In the case that an engineer runs into one of the cases described above, it’s up to the engineer to bring the information to the PM, and help to make a good decision on whether / how to change the acceptance criteria.

It’s the PMs task to ensure that the ticket keeps reflecting the acceptance criteria. Decisions, whether they happened verbally, or on slack, need to be put into the ticket’s acceptance criteria. Otherwise the ticket will get stuck in code review or in QA because the implementation does not match the acceptance criteria, or, worse, some engineers might not know about the agreement and implement the old acceptance criteria.

Information duties

Inform engineers pro-actively… …when translations arrived. …there’s been acceptance criteria changes. …when responsibility changes. Don’t leave for vacation without having mentioned and documented in the ticket who is now responsible. Onboard your replacement properly so that he / she is able to drive the topic like you did. Missing clarity on who is responsible is annoying.

Change review

If you specified that your “ok” is required before the release, review quickly when the ticket is ready. Maintaining code that’s ready to be deployed without deploying comes at time investment and context switching costs on the engineering side.


Post launch

TLDR: a release is only valuable if we share it with the audience, learn from it, and measure the outcome.

Retro

For bigger tickets, schedule a retrospective with all involved, so that we as a team learn how to get better together.

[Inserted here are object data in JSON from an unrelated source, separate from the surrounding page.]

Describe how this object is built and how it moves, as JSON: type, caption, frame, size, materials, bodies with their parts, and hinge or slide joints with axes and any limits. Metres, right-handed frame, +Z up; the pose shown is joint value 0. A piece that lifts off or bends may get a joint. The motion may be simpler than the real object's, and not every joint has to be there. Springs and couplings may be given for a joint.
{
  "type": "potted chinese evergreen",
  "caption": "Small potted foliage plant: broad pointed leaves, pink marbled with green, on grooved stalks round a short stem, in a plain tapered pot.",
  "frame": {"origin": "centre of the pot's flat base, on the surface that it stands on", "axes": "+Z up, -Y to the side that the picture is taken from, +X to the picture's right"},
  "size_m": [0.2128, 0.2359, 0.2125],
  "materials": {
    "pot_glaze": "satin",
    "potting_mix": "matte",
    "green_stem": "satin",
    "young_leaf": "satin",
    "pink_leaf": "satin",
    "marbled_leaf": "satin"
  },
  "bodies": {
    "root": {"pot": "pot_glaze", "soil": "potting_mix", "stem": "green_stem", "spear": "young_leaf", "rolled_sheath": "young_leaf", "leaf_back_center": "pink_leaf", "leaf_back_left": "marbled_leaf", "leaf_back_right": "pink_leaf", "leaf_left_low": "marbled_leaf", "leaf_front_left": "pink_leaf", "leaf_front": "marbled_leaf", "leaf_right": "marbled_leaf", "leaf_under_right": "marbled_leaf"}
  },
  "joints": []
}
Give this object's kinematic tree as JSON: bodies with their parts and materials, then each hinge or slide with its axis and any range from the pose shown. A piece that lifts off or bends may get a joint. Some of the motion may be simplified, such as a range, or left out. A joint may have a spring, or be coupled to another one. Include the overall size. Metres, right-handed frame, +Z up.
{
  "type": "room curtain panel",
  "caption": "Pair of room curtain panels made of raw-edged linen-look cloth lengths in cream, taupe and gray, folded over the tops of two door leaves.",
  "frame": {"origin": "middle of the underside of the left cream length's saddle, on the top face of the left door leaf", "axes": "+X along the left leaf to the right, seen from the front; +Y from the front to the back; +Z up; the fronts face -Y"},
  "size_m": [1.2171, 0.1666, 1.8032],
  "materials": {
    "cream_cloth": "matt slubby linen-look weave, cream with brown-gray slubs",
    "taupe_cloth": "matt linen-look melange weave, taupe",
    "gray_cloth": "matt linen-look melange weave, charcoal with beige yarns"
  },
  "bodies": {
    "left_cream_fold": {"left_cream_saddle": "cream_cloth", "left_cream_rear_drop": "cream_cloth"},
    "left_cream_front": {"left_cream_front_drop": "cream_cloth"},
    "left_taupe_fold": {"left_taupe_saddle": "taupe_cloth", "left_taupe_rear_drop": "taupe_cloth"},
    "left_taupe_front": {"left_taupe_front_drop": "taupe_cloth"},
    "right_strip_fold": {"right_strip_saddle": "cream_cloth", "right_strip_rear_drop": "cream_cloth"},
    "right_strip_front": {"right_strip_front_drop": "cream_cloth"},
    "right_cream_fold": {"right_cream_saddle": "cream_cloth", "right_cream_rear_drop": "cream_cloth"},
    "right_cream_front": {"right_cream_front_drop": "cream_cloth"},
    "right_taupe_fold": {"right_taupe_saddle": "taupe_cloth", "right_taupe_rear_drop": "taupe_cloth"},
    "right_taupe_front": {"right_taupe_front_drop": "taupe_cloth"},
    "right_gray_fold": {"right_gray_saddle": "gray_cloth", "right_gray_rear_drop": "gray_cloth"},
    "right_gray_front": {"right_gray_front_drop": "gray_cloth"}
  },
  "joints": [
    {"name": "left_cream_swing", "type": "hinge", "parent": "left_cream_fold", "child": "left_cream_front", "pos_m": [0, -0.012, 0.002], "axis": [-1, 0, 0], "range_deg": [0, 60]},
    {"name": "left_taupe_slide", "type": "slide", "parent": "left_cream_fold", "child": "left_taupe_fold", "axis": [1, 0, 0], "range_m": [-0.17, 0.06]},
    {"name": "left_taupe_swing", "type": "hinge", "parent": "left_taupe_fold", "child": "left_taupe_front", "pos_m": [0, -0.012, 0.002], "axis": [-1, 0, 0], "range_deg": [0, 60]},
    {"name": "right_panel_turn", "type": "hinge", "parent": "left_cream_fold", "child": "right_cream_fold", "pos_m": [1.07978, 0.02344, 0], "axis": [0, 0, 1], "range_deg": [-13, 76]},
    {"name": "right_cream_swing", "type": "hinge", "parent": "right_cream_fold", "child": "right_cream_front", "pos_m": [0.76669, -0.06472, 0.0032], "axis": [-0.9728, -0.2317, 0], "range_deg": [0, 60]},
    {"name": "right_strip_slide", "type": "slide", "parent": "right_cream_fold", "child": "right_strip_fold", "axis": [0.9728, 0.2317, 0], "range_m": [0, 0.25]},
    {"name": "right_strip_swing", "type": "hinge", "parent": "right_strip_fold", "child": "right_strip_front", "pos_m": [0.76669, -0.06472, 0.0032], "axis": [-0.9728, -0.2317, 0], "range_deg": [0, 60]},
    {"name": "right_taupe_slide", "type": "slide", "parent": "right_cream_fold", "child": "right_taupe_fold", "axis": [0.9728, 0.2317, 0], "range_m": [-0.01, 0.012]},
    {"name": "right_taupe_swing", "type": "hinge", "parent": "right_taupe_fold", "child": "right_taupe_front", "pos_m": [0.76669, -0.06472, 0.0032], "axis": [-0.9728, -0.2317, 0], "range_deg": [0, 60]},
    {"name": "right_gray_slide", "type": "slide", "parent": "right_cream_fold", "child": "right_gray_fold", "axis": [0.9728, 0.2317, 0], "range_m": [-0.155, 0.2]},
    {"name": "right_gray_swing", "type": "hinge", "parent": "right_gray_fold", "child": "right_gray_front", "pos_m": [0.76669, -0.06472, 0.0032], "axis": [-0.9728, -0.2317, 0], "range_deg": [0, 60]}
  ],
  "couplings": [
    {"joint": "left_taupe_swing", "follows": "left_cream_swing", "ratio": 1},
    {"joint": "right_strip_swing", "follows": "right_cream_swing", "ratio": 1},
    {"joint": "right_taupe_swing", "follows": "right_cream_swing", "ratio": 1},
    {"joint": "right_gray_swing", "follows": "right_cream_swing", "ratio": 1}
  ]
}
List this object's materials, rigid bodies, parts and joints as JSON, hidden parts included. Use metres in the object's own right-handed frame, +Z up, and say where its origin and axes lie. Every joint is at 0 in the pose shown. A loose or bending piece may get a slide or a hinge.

As retros are time intensive, it can be a good idea to collect points asynchronously.

Release announcement

Make sure that a feature release is communicated with stake-holders. For bigger changes, a demo at all-hands is a nice way to celebrate the release.

Learn from the hypothesis

Set yourself reminders to check whether the ticket’s hypothesis fulfilled itself or not. Schedule user interviews / check analytics. Share the outcome. Not having a follow-up is demotivating. If no one ever speaks of a feature release afterwards, it feels as if the feature is not being used and the work was wasted. Without follow-up we miss a valuable chance to learn.